Он посмотрел на нее круглыми глазами, провел узловатыми пальцами по ее руке и отвернулся. Перепелкина поставила стакан на тумбочку, вышла.
Ткаченко бредил:
— Вышни… чорни вышни… Марынко, зирвы, мэни вышеньку…
После укола он ненадолго смолк, потом снова: «Вышни… чорни вышни…» К утру затих, умер.
Труп вынесли в морг. Убрали койку. А стакан с киселем так и остался на тумбочке.
Вошел Славка в белой шапочке (он носил ее с докторской солидностью), взял стакан, спросил:
— Никто не желает?.. Надеюсь, подлецов среди вас нет?.. Доктора Клавдию Александровну не выдадите… что кисель сварила? Если хоть слово, — зарежу!
На место Ткаченко положили Топилина. Ему удалили аппендикс. Топилин рассказал о международных конкурсах скрипачей в Варшаве и Брюсселе, на которых победителем был и Давид Федорович Ойстрах, о концертах в Большом зале Московской консерватории. С благодушной улыбкой заметил:
— Если умру, то от тоски по музыке… Во сне играю на рояле, во сне слышу Чайковского, Шопена… Иногда не хочется просыпаться!
В лагере, по высокому указанию, Топилина не посылали на общие работы, берегли его пальцы. Он хорошо справлялся с новыми для него обязанностями лагерного фельдшера в корпусе Кагаловского. И здесь, в палате, едва встав на ноги, помогал Радановичу с перевязками, уколами…
Однажды среди ночи зашел в палату дежурный фельдшер Конокотин. Все спали. Я мучился бессонницей. Он присел на край койки.
— Знакома мне ваша фамилия… Скажите, не ваш родственник в двадцатых годах был секретарем ЦК партии Белоруссии по пропаганде — Василий Дьяков?
— Да. Мой двоюродный брат.
Конокотин взволнованно поднялся. Потер ладонью щеку.
— Я при нем работал в отделе печати. Где он?
— Погиб… В тридцать седьмом.
Конокотин начал быстро ходить по палате.
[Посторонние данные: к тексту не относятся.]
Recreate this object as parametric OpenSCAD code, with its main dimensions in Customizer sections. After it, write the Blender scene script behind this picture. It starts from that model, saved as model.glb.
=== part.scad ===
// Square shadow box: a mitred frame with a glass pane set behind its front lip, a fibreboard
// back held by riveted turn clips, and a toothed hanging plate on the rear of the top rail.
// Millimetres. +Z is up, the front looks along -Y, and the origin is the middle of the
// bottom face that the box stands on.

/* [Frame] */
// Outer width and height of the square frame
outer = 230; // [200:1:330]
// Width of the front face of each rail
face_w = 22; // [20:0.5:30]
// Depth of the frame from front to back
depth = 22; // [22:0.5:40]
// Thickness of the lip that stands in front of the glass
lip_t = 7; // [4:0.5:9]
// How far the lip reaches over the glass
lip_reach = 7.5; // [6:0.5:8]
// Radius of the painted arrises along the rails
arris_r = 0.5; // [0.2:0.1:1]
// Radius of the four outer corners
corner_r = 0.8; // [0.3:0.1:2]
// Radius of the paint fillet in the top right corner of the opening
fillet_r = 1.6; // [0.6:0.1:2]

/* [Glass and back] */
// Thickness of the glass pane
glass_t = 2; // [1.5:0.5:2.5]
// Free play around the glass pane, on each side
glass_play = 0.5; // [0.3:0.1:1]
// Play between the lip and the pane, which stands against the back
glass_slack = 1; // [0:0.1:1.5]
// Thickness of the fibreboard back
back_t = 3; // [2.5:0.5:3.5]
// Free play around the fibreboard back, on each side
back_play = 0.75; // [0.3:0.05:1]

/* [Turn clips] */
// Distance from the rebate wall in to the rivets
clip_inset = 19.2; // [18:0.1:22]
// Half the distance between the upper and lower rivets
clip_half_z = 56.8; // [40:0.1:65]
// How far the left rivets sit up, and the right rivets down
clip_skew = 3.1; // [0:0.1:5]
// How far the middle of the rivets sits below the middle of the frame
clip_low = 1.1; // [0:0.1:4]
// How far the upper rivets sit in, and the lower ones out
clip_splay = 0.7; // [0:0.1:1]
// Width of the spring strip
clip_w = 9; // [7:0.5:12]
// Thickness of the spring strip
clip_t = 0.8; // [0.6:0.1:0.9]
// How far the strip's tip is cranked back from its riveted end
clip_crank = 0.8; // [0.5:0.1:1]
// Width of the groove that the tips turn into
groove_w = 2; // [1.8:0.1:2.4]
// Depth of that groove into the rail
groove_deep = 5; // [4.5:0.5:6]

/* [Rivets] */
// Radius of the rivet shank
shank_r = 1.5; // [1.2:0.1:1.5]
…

Задержался у окна, как бы рассматривая морозные узоры на стекле, и снова подошел ко мне, протянул две конфеты:
— Угощайтесь. В посылке получил… — Опять присел. — Я хорошо, очень хорошо помню Василия Владимировича… Большевик с пятнадцатого года… От одного заключенного я слышал… Он сидел с вашим братом на Печоре. Работали оба молотобойцами в кузнице, жили в одной землянке… Слышал, что Дьякова вызвали на переследствие…
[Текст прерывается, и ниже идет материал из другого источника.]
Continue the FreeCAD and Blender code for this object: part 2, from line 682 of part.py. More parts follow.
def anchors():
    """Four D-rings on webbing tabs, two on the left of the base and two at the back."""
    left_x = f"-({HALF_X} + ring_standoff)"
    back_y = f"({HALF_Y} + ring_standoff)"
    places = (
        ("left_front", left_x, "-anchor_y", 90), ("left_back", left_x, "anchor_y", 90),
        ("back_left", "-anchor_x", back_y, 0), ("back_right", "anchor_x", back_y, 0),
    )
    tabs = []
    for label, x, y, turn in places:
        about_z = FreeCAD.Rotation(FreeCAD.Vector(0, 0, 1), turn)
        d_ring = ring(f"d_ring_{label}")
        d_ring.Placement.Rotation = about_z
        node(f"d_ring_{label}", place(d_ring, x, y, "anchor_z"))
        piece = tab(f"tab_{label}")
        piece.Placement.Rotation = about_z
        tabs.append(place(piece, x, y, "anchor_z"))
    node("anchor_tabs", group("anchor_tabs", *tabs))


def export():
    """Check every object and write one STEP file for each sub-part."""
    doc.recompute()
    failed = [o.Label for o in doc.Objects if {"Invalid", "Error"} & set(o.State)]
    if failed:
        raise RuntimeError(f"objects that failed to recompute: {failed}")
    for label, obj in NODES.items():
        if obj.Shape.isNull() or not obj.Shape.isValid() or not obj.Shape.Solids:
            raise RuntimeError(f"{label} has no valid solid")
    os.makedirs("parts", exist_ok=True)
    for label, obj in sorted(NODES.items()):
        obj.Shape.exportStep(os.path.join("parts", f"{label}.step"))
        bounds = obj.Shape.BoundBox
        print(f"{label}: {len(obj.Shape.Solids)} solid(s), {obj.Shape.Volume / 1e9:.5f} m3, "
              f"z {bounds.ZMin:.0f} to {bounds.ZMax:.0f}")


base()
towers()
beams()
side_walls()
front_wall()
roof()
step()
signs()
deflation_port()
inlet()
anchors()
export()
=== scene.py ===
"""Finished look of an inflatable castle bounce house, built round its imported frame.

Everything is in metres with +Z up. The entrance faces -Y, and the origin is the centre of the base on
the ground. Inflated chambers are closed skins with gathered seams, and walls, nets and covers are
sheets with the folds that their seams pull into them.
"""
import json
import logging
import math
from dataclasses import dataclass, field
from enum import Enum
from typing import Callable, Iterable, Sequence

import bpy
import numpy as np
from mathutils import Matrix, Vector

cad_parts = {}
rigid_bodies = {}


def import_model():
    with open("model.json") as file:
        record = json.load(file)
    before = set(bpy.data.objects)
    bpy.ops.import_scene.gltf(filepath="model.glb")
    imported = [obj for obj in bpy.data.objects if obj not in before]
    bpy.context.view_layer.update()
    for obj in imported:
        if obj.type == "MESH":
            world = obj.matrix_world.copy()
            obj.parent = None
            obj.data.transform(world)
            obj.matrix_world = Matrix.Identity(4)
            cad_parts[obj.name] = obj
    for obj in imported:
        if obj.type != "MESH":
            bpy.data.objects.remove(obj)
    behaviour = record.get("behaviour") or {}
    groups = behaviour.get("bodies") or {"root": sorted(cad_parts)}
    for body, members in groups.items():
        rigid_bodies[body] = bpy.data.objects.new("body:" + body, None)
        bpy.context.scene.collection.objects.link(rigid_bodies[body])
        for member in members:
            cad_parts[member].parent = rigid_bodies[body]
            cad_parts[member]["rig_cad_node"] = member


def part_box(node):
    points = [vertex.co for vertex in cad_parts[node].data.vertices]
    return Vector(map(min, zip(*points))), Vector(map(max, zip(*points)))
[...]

Тогда я не имел сведений о брате. Уже значительно позже, когда десятилетия отделили нас от катастроф тридцатых годов, я узнал, что Василий шел под расстрел, не склонив голову. Узнал от Дмитрия Яблонского, бывшего секретаря Орловского горкома партии. В 1925 году он возглавлял комсомольскую организацию Якутии, а Василий работал секретарем Якутского обкома партии. В мае тридцать седьмого они вновь встретились, но уже в камере Орловского централа.
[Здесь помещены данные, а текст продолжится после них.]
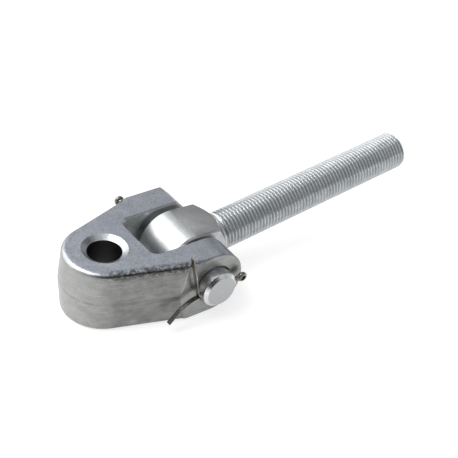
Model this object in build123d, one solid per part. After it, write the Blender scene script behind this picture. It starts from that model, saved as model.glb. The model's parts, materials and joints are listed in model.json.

…Василия гнали по этапу из Минска в Москву (в Минске на него «материал» набирали). Он вошел в камеру бодрым, жизнерадостным. Его окружили арестованные партийные работники. Начали расспрашивать: не произошел ли контрреволюционный переворот?
— Никакого переворота, — ровным голосом ответил он. — Товарищи, наша правда самая святая. Не унывайте…
Ночью, когда все спали, Василий разговаривал с Яблонским:
— Неужели, Дима, ты ничего не понимаешь?.. Мы просто-напросто забыли о политическом завещании Ленина… Идеалы Октябрьской революции бессмертны!.. — И добавил — Человек не животное, кнут изобретен не для него…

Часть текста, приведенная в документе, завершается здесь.